Start DATA PROVIDED

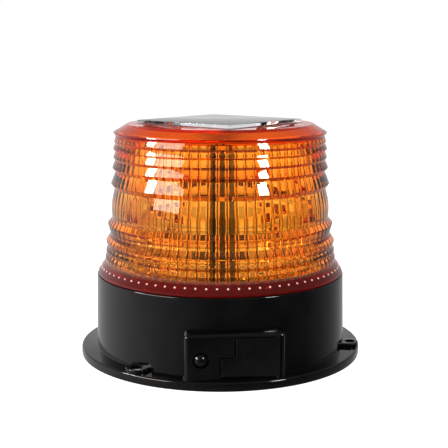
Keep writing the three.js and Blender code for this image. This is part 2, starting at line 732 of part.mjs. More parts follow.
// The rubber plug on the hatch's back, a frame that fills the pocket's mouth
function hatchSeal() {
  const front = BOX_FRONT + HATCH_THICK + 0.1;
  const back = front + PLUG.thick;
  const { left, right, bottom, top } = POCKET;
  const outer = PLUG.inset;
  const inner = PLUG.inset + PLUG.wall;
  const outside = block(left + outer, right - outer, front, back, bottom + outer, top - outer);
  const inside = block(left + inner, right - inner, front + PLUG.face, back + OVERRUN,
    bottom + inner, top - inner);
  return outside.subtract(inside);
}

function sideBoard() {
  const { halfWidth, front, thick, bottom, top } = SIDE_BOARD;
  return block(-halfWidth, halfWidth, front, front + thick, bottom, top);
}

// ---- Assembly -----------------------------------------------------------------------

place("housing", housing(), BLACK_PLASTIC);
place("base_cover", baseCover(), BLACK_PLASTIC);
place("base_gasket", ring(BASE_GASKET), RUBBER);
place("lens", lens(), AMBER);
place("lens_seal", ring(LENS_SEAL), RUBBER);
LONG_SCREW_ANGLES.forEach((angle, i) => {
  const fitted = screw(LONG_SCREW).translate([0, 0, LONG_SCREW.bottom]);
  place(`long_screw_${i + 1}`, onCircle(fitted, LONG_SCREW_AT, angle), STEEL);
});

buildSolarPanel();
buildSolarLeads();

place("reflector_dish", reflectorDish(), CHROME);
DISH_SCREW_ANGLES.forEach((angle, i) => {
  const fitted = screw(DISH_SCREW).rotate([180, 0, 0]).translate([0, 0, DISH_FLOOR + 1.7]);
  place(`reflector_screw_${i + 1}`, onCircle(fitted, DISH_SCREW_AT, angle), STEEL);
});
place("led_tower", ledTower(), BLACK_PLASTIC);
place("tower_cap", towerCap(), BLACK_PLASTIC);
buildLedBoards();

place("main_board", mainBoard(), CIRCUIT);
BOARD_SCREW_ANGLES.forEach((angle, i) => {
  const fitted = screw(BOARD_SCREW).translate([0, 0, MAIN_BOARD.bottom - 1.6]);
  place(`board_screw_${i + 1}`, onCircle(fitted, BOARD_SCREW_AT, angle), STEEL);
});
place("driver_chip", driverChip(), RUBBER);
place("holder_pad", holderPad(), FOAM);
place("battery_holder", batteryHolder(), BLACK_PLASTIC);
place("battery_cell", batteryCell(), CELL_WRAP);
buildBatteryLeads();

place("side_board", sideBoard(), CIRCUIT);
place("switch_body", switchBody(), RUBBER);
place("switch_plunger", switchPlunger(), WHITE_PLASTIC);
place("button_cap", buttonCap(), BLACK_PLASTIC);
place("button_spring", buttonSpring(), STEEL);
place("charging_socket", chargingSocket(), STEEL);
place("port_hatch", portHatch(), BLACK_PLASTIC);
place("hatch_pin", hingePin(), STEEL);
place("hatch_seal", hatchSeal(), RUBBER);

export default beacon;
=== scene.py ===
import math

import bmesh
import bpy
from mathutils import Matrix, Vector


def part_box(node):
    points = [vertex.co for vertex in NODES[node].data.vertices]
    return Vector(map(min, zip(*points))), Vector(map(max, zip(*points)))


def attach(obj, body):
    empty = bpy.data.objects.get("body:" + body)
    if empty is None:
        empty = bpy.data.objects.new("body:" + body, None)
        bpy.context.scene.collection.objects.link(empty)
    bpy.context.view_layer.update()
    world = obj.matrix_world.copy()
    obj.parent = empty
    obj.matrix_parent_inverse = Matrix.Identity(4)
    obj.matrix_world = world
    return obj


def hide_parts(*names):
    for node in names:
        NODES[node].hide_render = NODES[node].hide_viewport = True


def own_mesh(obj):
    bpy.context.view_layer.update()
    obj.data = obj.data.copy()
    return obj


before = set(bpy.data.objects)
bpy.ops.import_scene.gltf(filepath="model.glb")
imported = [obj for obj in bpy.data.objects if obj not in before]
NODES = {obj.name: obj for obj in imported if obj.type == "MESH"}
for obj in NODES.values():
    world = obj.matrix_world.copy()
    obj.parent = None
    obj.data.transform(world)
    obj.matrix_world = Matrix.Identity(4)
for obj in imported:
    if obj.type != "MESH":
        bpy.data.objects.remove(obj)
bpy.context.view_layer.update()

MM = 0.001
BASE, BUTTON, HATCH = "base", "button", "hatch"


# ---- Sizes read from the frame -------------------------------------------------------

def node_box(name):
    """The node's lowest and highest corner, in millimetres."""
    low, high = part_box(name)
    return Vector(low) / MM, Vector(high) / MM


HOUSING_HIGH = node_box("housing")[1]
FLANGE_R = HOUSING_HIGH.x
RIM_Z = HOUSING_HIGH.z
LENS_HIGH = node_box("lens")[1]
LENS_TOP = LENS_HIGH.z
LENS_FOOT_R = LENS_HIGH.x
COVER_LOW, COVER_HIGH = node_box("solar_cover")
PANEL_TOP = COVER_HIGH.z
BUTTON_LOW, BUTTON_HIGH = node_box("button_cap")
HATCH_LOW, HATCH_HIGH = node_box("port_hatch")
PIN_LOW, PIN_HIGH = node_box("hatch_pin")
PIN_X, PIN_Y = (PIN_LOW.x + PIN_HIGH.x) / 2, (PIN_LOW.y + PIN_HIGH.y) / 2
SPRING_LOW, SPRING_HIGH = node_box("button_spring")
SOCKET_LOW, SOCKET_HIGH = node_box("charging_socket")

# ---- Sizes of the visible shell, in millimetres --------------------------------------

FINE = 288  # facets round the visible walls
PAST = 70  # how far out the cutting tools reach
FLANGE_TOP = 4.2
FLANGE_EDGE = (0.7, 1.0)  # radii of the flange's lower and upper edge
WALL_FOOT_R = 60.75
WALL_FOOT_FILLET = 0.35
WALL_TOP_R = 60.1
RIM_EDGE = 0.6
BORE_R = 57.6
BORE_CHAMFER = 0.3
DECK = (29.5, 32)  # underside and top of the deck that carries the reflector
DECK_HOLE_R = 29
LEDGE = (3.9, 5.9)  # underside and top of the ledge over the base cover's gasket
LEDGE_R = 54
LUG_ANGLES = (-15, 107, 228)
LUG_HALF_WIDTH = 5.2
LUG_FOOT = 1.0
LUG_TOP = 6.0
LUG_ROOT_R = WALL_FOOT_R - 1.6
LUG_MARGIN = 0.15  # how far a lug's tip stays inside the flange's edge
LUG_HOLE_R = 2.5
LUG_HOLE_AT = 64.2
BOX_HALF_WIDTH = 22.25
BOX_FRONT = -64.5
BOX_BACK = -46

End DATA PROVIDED

DIRECTIVE: Return exactly the lines above from the line that has "buildBatteryLeads();" through the line that has "obj.data = obj.data.copy()", inclusive, and nothing else.

OUTPUT OF THE EXERCISE:
buildBatteryLeads();

place("side_board", sideBoard(), CIRCUIT);
place("switch_body", switchBody(), RUBBER);
place("switch_plunger", switchPlunger(), WHITE_PLASTIC);
place("button_cap", buttonCap(), BLACK_PLASTIC);
place("button_spring", buttonSpring(), STEEL);
place("charging_socket", chargingSocket(), STEEL);
place("port_hatch", portHatch(), BLACK_PLASTIC);
place("hatch_pin", hingePin(), STEEL);
place("hatch_seal", hatchSeal(), RUBBER);

export default beacon;
=== scene.py ===
import math

import bmesh
import bpy
from mathutils import Matrix, Vector


def part_box(node):
    points = [vertex.co for vertex in NODES[node].data.vertices]
    return Vector(map(min, zip(*points))), Vector(map(max, zip(*points)))


def attach(obj, body):
    empty = bpy.data.objects.get("body:" + body)
    if empty is None:
        empty = bpy.data.objects.new("body:" + body, None)
        bpy.context.scene.collection.objects.link(empty)
    bpy.context.view_layer.update()
    world = obj.matrix_world.copy()
    obj.parent = empty
    obj.matrix_parent_inverse = Matrix.Identity(4)
    obj.matrix_world = world
    return obj


def hide_parts(*names):
    for node in names:
        NODES[node].hide_render = NODES[node].hide_viewport = True


def own_mesh(obj):
    bpy.context.view_layer.update()
    obj.data = obj.data.copy()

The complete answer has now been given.